The Sultan further noted the school's particular contribution to Perak's educational ecosystem, observing that it has succeeded in producing not merely knowledgeable individuals but young people grounded in religious conviction and ethical commitment. This dual achievement—intellectual competence paired with moral and spiritual anchoring—represents the kind of human capital development that societies increasingly recognize as essential for social cohesion and sustainable progress. In Perak's context, where Orang Asli communities have historically experienced educational underinvestment, the school's existence signals a deliberate policy choice to direct resources toward closing opportunity gaps.
The Sultan's vision for the school's future role emphasized its potential to inspire enhanced teaching quality and student motivation. The provision of improved physical infrastructure creates conditions for pedagogical innovation and greater academic ambition among the student body. Infrastructure alone, however, cannot guarantee educational transformation; the school's success ultimately depends on the continued commitment of educators, families, and community leaders to supporting learning and reinforcing values of intellectual curiosity and moral integrity among young Orang Asli.
The emphasis on character development and religious values reflects wider concerns across Malaysia about ensuring that educational advancement does not come at the cost of cultural erosion or spiritual diminishment. For indigenous communities particularly, schooling has sometimes represented a threat to traditional ways of life and identity. By constructing an institution that explicitly integrates Islamic education and moral formation into its curriculum, SMAR Orang Asli Nurul Hidayah attempts to model an educational approach that expands opportunity without requiring cultural abandonment.

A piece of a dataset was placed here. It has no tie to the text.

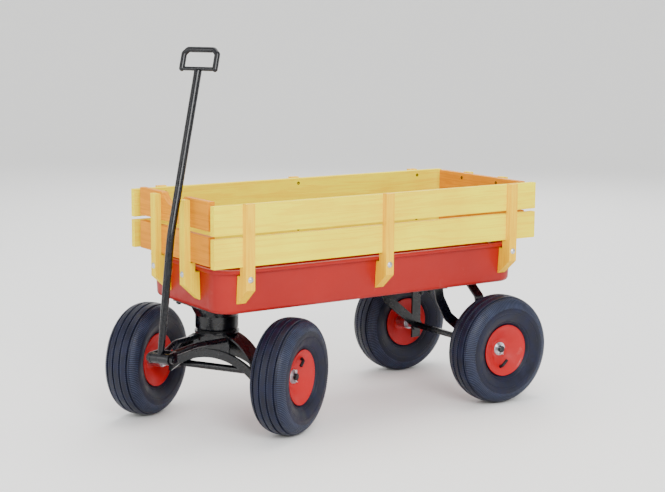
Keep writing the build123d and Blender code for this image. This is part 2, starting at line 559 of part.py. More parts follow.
def tyre():
    """Tyre with a ribbed tread, round sidewalls and beads that lean on the rim's flanges."""
    inside_half = TYRE_HALF_W - TYRE_SIDE_T
    bead_in, bead_foot = BEAD_R + 0.3, dish_y(BEAD_R + 0.3) - RIM_T - 0.8
    neck_r = FLANGE_R + 0.8
    neck_y = dish_y(neck_r) - RIM_T - 0.8
    edges = [Spline(*crown(TYRE_R, TYRE_HALF_W)), Spline(*crown(TYRE_R - TYRE_CROWN_T, inside_half))]
    for side in (1, -1):
        shoulder, inner_shoulder = (TYRE_SHOULDER_R, side * TYRE_HALF_W), (TYRE_SHOULDER_R, side * inside_half)
        neck, toe, heel = (neck_r, side * neck_y), (bead_in, side * bead_foot), (bead_in, side * (bead_foot - 6))
        edges.append(ThreePointArc(shoulder, (76, side * 38.4), neck))
        edges.append(Polyline(neck, toe, heel))
        edges.append(ThreePointArc(heel, (70, side * 30.6), inner_shoulder))
    body = spin(make_face(edges))
    for y, depth in ((-25.0, 5.0), (-8.5, 3.0), (8.5, 3.0), (25.0, 5.0)):
        ring = Cylinder(TYRE_R + 2, GROOVE_W) - Cylinder(TYRE_R - depth, GROOVE_W)
        body -= Pos(0, y, 0) * Rot(90, 0, 0) * ring
    return body


def valve_path():
    """Route of the bent valve: out of the tube, through the dish, then back towards the hub."""
    route = [(57.0, 6.0, -80), (41.0, 20.0, -82), (37.0, 26.0, -84), (26.0, 27.5, -108)]
    points = [(r * cos(radians(a)), y, r * sin(radians(a))) for r, y, a in route]
    return FilletPolyline(*points, radius=3.5)


def inner_tube():
    """Air tube with its rubber valve."""
    section = Circle(TUBE_R) - Circle(TUBE_R - TUBE_T)
    return spin(Pos(TUBE_MIDDLE_R, 0) * section) + round_sweep(valve_path(), VALVE_R)


def dish_y(radius):
    """Distance of the dish's outer face from the middle plane, at a radius."""
    return DISH_IN + DISH_SLOPE * (radius - DISH_R)


def rim_dish(side):
    """Pressed disc: flat collar round the hub, shallow cone, and a rolled flange edge."""
    t = RIM_T
    face = [(HUB_R + 0.1, DISH_IN - 1.5), (DISH_R - 3.5, DISH_IN - 1.5), (DISH_R, DISH_IN),
            (FLANGE_R - 4, dish_y(FLANGE_R - 4)), (FLANGE_R - 1.2, FLANGE_OUT), (FLANGE_R, FLANGE_OUT - 0.6),
            (FLANGE_R, dish_y(FLANGE_R) - t - 0.2), (DISH_R, DISH_IN - t), (DISH_R - 3.5, DISH_IN - 1.5 - t),
            (HUB_R + 0.1, DISH_IN - 1.5 - t)]
    return spin(make_face(Polyline(*[(r, side * y) for r, y in face], close=True)))


def rim_inner():
    """Inner disc with the barrel that both beads sit on."""
    reach = dish_y(BEAD_R - RIM_T) - RIM_T - 0.2
    barrel = rod(BEAD_R, (0, -reach - 2.0, 0), (0, reach, 0))
    barrel -= rod(BEAD_R - RIM_T, (0, -60, 0), (0, 60, 0))
    return rim_dish(-1) + barrel


def bearing(y_low):
    """Ball bearing drawn as one ring, with a shallow groove where each shield sits."""
    ring = rod(BEARING_R, (0, y_low, 0), (0, y_low + BEARING_W, 0))
    ring -= rod(AXLE_R + RUNNING_GAP, (0, y_low - 1, 0), (0, y_low + BEARING_W + 1, 0))
    for y in (y_low - 0.2, y_low + BEARING_W - 0.6):
        ring -= rod(12.0, (0, y, 0), (0, y + 0.8, 0)) - rod(10.0, (0, y, 0), (0, y + 0.8, 0))
    return ring


def make_wheels():
    """The four wheels, each as tyre, tube, rim halves, hub and bearings, about the Y axis."""
    stem_hole = round_sweep(valve_path(), VALVE_R + 0.3)
    hub = rod(HUB_R, (0, -HUB_IN, 0), (0, HUB_OUT, 0))
    hub -= rod(BEARING_R + FIXED_GAP, (0, -HUB_IN - 1, 0), (0, HUB_OUT + 1, 0))
    pieces = {
        "tyre": tyre(), "inner_tube": inner_tube(), "rim_outer": rim_dish(1) - stem_hole,
        "rim_inner": rim_inner() - stem_hole, "hub": chamfer(hub.edges().filter_by(GeomType.CIRCLE), 0.5),
        "bearings": several([bearing(HUB_OUT + BEARING_PROUD - BEARING_W), bearing(-HUB_IN - BEARING_PROUD)]),
    }
    corners = {
        "front_left": (1, FRONT_HALF_TRACK), "front_right": (-1, FRONT_HALF_TRACK),
        "rear_left": (1, REAR_HALF_TRACK), "rear_right": (-1, REAR_HALF_TRACK),
    }
    for corner, (side, half_track) in corners.items():
        place = Pos(0, side * half_track, WHEEL_Z) * Rot(0, 0, 0 if side > 0 else 180)
        for name, piece in pieces.items():
            placed = place * Rot(0, VALVE_TURN[corner], 0) * piece
            front = corner.startswith("front")
            NODES[f"{corner}_{name}"] = steered(placed) if front else Pos(REAR_X, 0, 0) * placed


# ---------------------------------------------------------------- build
def build():
    tray = make_sides(make_tray())
    tray, turret_bolts = make_turret(tray)
    tray, rear_bolts = make_rear(tray)
    NODES["tray_floor"], NODES["tray_walls"] = part_floor(tray)
    NODES["tray_floor_bolts"] = several(turret_bolts + rear_bolts)
    make_front_axle()
    make_tongue()
    make_handle()
    make_wheels()

    os.makedirs("parts", exist_ok=True)
    for name, shape in NODES.items():
        export_step(shape, f"parts/{name}.step")
    print(len(NODES), "nodes")


build()
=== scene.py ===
"""Looks of a garden cart: a pressed steel tray with wooden stake sides, on four air-filled wheels.

Lengths are in metres in the cart's own frame: +X is the pulling end, +Y its left side, +Z up.
"""

import json
import logging
import math
from dataclasses import dataclass
from enum import Enum
from typing import Callable, Sequence

import bmesh
import bpy
from mathutils import Matrix, Vector


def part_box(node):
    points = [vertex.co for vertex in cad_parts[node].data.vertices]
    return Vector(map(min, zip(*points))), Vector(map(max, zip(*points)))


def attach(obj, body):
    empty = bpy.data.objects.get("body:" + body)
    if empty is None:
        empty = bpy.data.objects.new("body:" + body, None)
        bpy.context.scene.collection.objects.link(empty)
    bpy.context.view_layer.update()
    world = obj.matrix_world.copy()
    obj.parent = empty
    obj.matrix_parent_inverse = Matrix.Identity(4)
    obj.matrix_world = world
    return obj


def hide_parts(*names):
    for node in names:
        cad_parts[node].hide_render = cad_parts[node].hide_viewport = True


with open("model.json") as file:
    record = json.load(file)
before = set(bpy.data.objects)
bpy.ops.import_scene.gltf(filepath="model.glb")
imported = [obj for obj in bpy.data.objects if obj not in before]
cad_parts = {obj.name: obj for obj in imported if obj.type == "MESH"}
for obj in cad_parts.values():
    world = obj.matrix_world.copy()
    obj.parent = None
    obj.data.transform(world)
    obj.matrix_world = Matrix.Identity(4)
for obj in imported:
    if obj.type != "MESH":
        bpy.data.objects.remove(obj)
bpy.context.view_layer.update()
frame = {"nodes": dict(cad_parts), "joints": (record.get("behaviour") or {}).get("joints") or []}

LOG = logging.getLogger("garden_cart")
MM = 0.001
WHITE = "#FFFFFF"
SHARP_EDGE = math.radians(32)
Outline = list[tuple[float, float]]
Shape = Callable[[int, int, float], tuple[float, float]]
FinishPicker = Callable[[int, int], int]


class Grain(Enum):
    """Direction that a board's grain runs in."""

    ALONG = (1.0, 0.0, 0.0)
    ACROSS = (0.0, 1.0, 0.0)
    UPRIGHT = (0.0, 0.0, 1.0)


class Side(Enum):
    """Side of the cart that a wheel stands on, as the sign of its outward direction."""

    LEFT = 1.0
    RIGHT = -1.0


# ------------------------------------------------------------------ shared helpers
def linear(code: str) -> tuple[float, float, float, float]:
    """Turns an sRGB hex colour into linear values.

    Args:
        code: the colour, such as "#A03020".

    Returns:
        Red, green, blue and an alpha of 1.
    """
    parts = [int(code[i : i + 2], 16) / 255 for i in (1, 3, 5)]
    red, green, blue = (p / 12.92 if p <= 0.04045 else ((p + 0.055) / 1.055) ** 2.4 for p in parts)
    return red, green, blue, 1.0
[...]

Looking forward, the school's continued success will likely influence how Malaysian policymakers approach indigenous education more broadly. As pressures mount to improve outcomes among historically underserved populations, the replicability and scalability of the Perak model become important considerations. Whether additional SMAR facilities dedicated to Orang Asli students might be established in other states, and what conditions would need to accompany such expansion, remain open questions that state and federal education authorities may increasingly address.
The broader significance of this opening extends to questions about equity in access to quality education across Malaysia. The Sultan's remarks positioning educational access as a fundamental right regardless of "background or geographical location" articulate a principle that many regional governments endorse rhetorically but struggle to implement materially. SMAR Orang Asli Nurul Hidayah's existence and demonstrated effectiveness suggest that genuine educational equity remains achievable through targeted institutional investment, culturally informed pedagogy, and sustained political commitment—a lesson with relevance well beyond Perak's borders.